__What to work on__.
Stop after the line with "# Frame: origin": repeat exactly every line before it, beginning with the first, and that line itself.
----
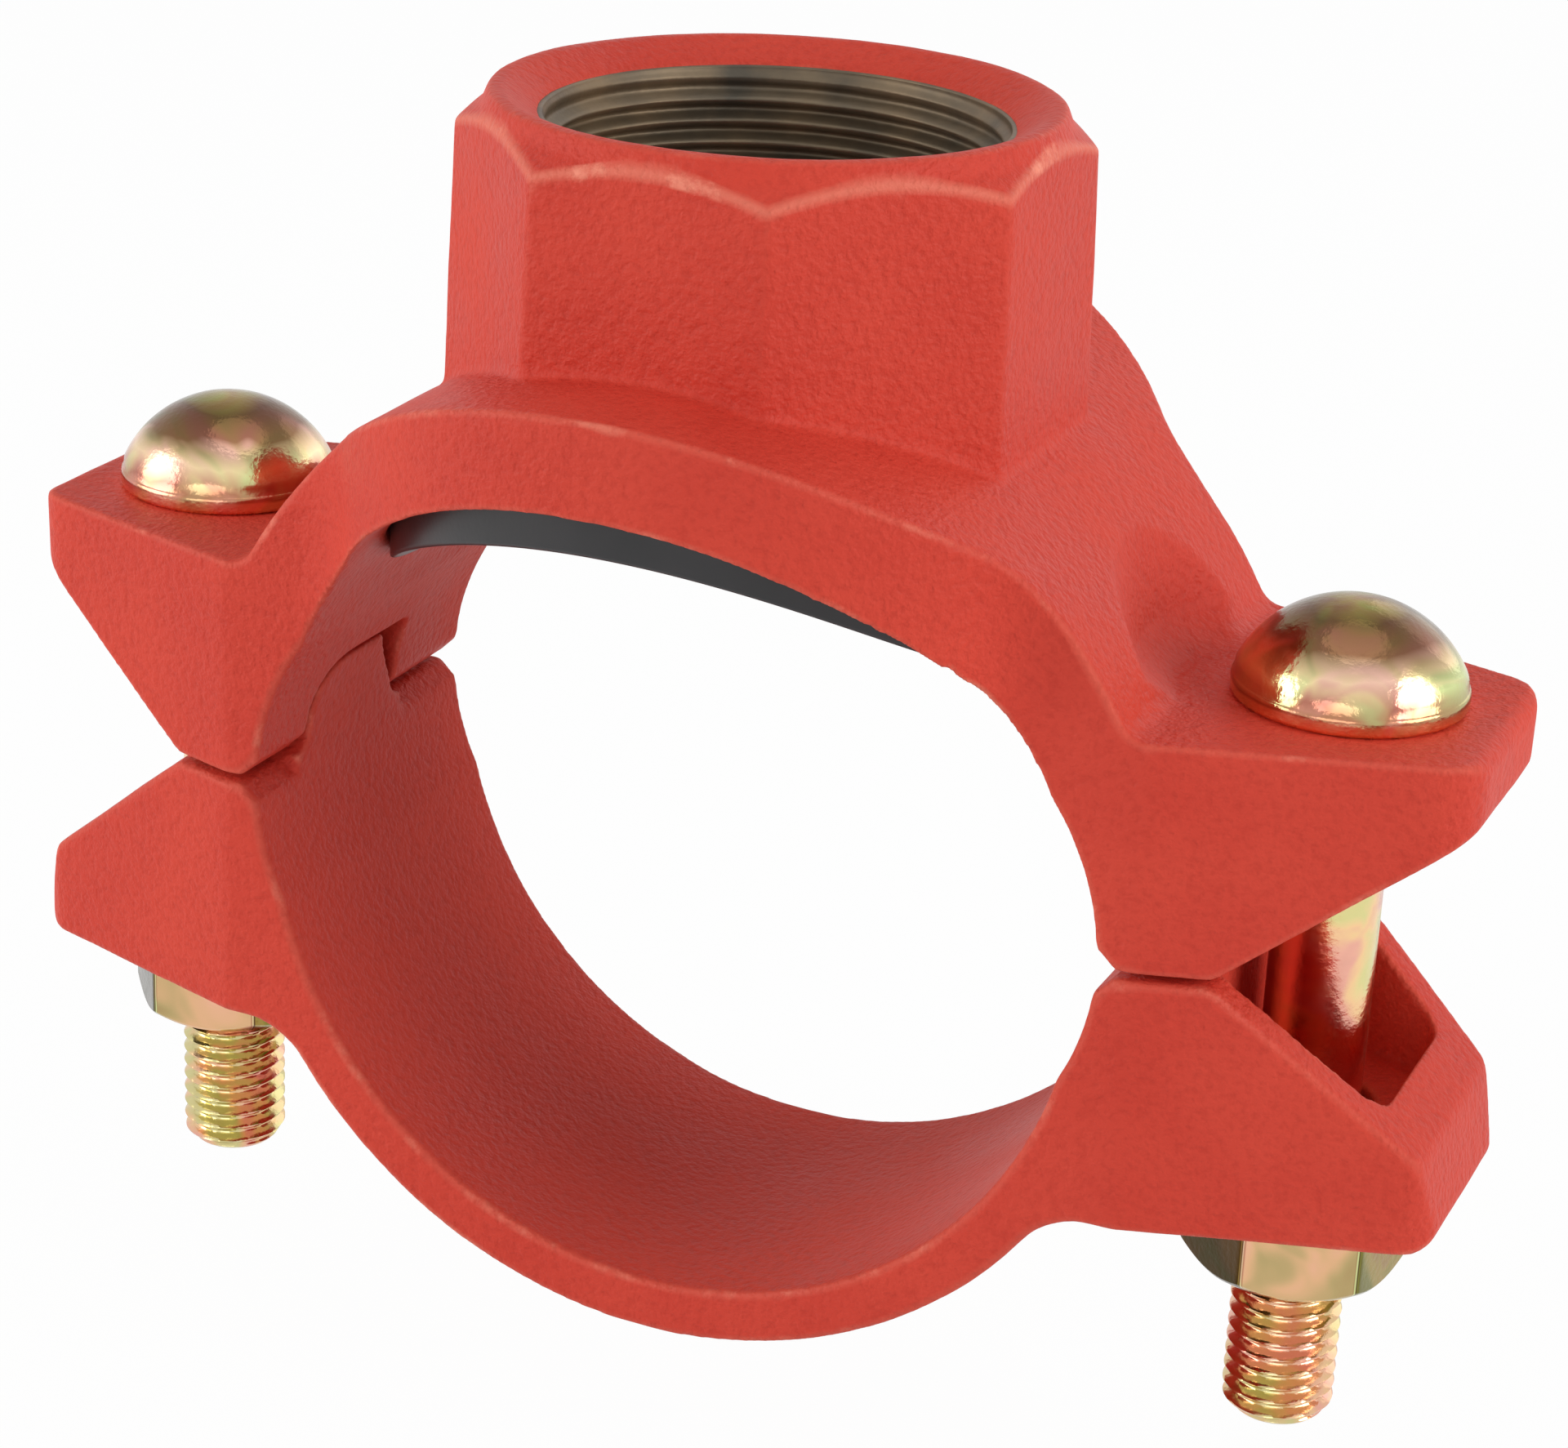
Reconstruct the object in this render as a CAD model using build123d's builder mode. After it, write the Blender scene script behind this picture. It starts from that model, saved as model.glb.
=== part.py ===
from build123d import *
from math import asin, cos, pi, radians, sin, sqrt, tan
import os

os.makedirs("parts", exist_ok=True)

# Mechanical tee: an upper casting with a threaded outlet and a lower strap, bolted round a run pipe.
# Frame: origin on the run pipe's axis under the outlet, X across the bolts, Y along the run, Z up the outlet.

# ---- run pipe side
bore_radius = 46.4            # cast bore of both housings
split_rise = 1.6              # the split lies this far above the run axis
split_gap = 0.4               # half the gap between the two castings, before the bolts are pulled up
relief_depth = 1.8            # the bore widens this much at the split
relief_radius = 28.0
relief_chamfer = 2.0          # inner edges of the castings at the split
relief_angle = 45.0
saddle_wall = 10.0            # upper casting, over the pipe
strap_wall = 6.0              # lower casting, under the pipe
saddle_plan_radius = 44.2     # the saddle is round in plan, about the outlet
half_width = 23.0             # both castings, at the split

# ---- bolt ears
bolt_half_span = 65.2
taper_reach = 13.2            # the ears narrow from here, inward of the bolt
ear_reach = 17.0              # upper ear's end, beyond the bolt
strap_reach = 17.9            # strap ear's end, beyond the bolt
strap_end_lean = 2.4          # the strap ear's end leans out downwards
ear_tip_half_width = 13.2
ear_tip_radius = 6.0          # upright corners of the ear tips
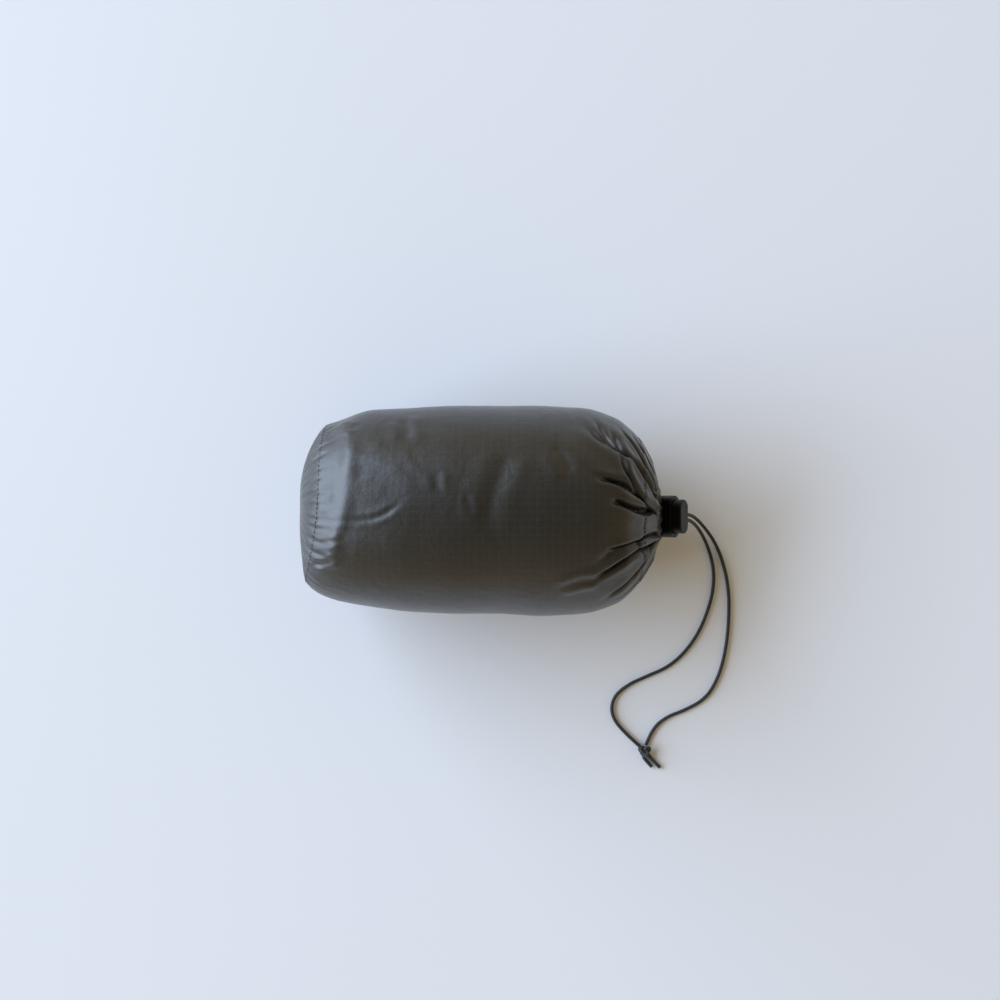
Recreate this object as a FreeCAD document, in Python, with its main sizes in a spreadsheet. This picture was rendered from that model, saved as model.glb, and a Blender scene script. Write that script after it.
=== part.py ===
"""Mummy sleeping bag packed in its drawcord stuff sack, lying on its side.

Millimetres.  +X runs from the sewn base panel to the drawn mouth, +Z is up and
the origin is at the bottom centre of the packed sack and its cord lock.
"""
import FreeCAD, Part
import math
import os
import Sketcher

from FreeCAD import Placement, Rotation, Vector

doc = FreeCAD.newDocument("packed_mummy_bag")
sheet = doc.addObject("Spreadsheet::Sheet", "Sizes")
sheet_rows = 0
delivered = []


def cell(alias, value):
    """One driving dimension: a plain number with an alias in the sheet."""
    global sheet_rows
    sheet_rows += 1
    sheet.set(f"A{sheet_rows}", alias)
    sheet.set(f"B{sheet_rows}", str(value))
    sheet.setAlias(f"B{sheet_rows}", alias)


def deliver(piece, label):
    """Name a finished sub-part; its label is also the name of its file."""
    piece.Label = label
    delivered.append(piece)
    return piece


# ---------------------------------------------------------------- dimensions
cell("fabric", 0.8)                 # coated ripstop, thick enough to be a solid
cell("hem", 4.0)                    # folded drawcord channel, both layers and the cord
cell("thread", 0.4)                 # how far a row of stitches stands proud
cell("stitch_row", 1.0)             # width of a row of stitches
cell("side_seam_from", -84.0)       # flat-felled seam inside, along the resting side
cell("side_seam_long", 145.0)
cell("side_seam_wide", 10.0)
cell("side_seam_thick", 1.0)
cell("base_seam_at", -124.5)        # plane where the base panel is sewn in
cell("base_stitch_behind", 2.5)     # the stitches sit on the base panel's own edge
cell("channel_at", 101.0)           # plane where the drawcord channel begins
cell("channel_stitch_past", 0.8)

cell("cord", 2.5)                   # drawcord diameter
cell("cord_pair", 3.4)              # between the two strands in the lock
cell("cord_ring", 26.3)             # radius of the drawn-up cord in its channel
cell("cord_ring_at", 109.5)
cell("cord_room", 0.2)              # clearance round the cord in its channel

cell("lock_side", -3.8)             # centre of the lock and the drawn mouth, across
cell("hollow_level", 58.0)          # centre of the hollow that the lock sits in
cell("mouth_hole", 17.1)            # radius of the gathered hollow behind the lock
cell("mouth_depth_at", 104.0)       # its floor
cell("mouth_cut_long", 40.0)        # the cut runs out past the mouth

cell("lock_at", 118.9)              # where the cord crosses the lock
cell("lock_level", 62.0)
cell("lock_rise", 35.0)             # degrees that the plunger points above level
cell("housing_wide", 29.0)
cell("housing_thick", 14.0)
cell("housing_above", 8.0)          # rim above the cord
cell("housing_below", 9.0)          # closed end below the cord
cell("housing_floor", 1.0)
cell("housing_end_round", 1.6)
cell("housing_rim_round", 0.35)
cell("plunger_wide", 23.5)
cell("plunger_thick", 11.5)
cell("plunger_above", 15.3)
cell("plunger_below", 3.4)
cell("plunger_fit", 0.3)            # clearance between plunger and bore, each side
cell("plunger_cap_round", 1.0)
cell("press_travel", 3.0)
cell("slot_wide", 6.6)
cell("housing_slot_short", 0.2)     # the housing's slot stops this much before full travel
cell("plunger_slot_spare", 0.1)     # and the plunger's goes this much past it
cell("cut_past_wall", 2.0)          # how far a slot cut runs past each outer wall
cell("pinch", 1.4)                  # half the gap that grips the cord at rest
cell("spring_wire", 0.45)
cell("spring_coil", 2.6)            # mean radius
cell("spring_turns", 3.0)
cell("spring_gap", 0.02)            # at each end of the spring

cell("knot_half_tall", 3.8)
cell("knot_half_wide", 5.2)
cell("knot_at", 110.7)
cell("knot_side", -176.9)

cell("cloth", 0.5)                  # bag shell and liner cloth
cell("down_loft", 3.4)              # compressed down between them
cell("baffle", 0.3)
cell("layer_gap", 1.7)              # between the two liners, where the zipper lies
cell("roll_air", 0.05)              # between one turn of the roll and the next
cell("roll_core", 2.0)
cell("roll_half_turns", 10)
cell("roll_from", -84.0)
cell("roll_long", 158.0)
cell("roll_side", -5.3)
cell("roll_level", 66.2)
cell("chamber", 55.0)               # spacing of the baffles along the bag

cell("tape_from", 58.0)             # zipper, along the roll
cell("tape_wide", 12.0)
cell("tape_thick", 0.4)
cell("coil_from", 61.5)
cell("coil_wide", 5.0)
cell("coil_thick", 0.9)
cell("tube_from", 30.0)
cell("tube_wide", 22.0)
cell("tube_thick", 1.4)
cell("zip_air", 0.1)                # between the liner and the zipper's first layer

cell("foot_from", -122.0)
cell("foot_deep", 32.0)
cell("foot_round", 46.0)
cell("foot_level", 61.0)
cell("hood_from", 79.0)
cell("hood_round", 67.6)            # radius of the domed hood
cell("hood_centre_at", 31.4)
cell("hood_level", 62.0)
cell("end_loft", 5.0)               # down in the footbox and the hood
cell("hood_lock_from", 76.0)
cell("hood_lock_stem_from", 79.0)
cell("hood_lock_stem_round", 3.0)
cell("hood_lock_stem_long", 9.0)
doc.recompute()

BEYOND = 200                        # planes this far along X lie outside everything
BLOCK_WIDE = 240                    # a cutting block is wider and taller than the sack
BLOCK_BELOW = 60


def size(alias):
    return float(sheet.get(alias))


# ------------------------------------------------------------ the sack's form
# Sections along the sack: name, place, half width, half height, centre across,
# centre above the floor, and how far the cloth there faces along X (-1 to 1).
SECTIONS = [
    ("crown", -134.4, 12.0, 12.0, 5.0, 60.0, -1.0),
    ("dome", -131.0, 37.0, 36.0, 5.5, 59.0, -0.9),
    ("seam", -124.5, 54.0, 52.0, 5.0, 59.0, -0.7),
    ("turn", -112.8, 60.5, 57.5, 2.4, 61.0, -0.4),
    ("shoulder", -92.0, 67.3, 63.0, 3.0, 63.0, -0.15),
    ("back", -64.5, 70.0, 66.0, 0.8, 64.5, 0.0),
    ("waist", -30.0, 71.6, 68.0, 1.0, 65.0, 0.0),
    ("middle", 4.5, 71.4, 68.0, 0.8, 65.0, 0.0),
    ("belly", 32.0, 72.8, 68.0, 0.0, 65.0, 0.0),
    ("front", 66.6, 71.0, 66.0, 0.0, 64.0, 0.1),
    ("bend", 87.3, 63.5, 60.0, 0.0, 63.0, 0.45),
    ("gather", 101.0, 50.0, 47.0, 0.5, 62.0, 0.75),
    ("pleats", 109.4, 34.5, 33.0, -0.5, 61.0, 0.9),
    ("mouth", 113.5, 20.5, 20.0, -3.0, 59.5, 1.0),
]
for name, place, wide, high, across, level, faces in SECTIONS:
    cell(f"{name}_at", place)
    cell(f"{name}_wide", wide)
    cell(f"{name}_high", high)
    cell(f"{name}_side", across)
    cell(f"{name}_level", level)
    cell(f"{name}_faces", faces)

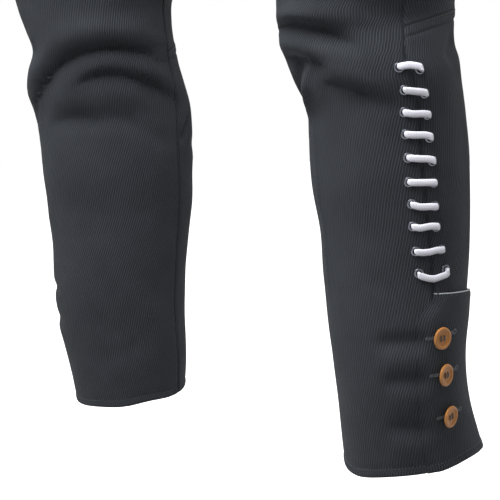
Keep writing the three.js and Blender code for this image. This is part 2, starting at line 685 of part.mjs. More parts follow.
----
__Result__.
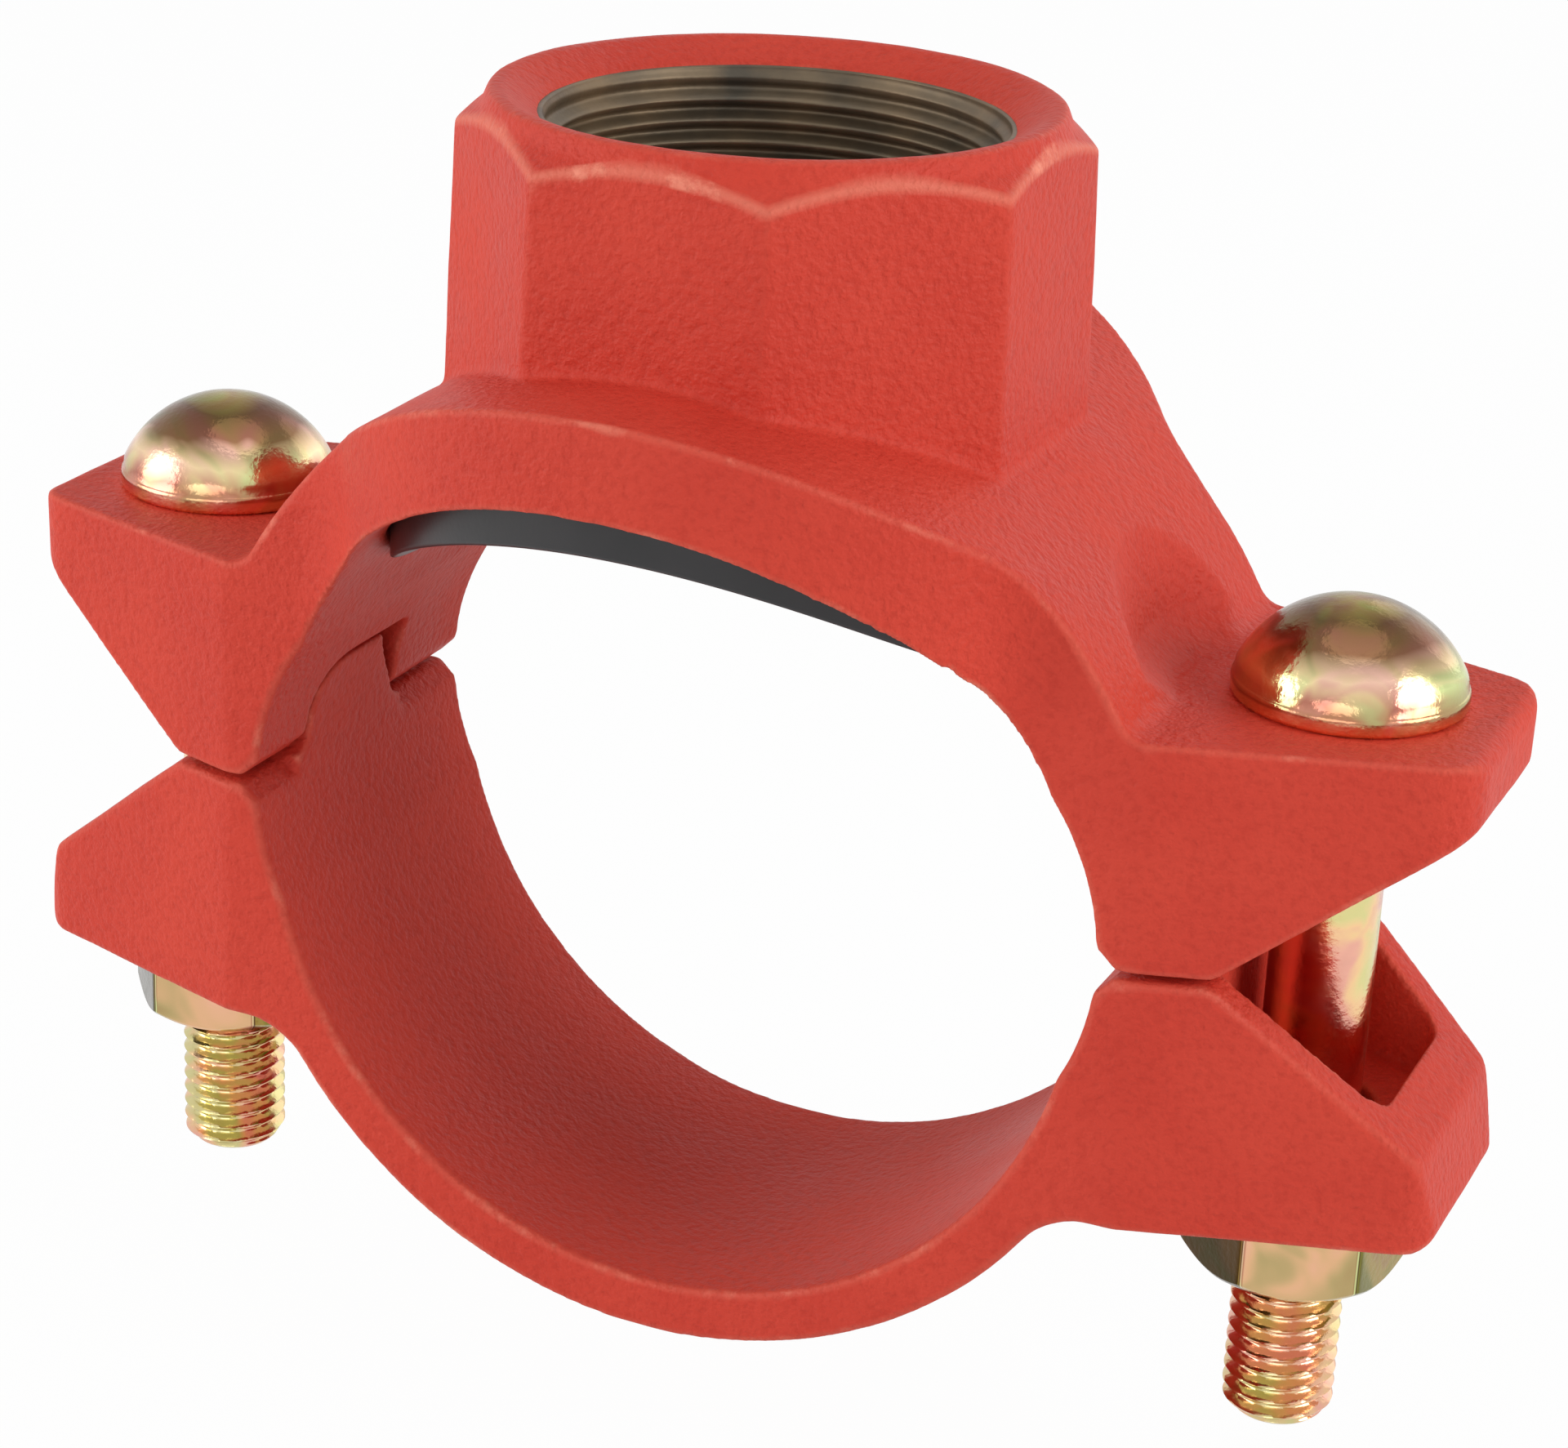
Reconstruct the object in this render as a CAD model using build123d's builder mode. After it, write the Blender scene script behind this picture. It starts from that model, saved as model.glb.
=== part.py ===
from build123d import *
from math import asin, cos, pi, radians, sin, sqrt, tan
import os

os.makedirs("parts", exist_ok=True)

# Mechanical tee: an upper casting with a threaded outlet and a lower strap, bolted round a run pipe.
# Frame: origin on the run pipe's axis under the outlet, X across the bolts, Y along the run, Z up the outlet.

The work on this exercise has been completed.